Maknanya adalah negara wajib mengelola harta milik umum, yaitu sumber daya alam yang pengelolaannya tidak boleh diserahkan kepada pihak swasta maupun individu. Hasilnya akan dikembalikan kepada rakyat untuk mewujudkan kesejahteraan rakyat – seperti membangun fasilitas umum, pendidikan, dan layanan kesehatan serta keamanan yang memudahkan hidup rakyat.
Pemasukan dan pengeluaran negara ditetapkan sesuai syariat Islam yang tidak berbasis pajak dan utang. Dalam penerapan sistem ekonomi Islam pajak tidak menjadi pemasukan utama negara. Tidak ada wajib pajak bagi kaum muslimin.

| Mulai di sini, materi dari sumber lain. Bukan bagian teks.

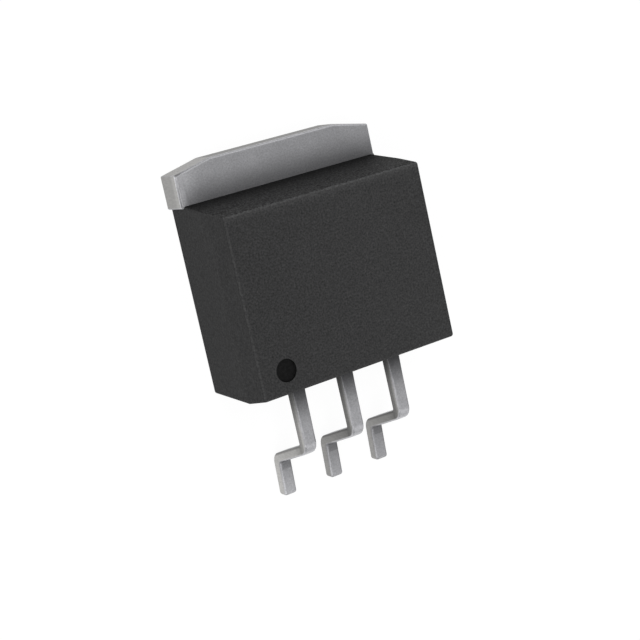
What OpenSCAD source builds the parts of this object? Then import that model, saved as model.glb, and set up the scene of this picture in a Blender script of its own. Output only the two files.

Apabila negara dalam sistem Islam mengalami kekurangan atau kekosongan kas baitul mal, maka negara membebankan dhoribah/pajak kepada kaum Muslim yang kaya saja. Bila persoalan keuangan sudah dapat diatasi maka dhoribah pun dihentikan. Sumber lahirnya kebijakan dalam Islam, hanya syariat Islam. Kebijakan yang diambil penguasa akan jauh dari kezholiman yang bisa menyengsarakan rakyat.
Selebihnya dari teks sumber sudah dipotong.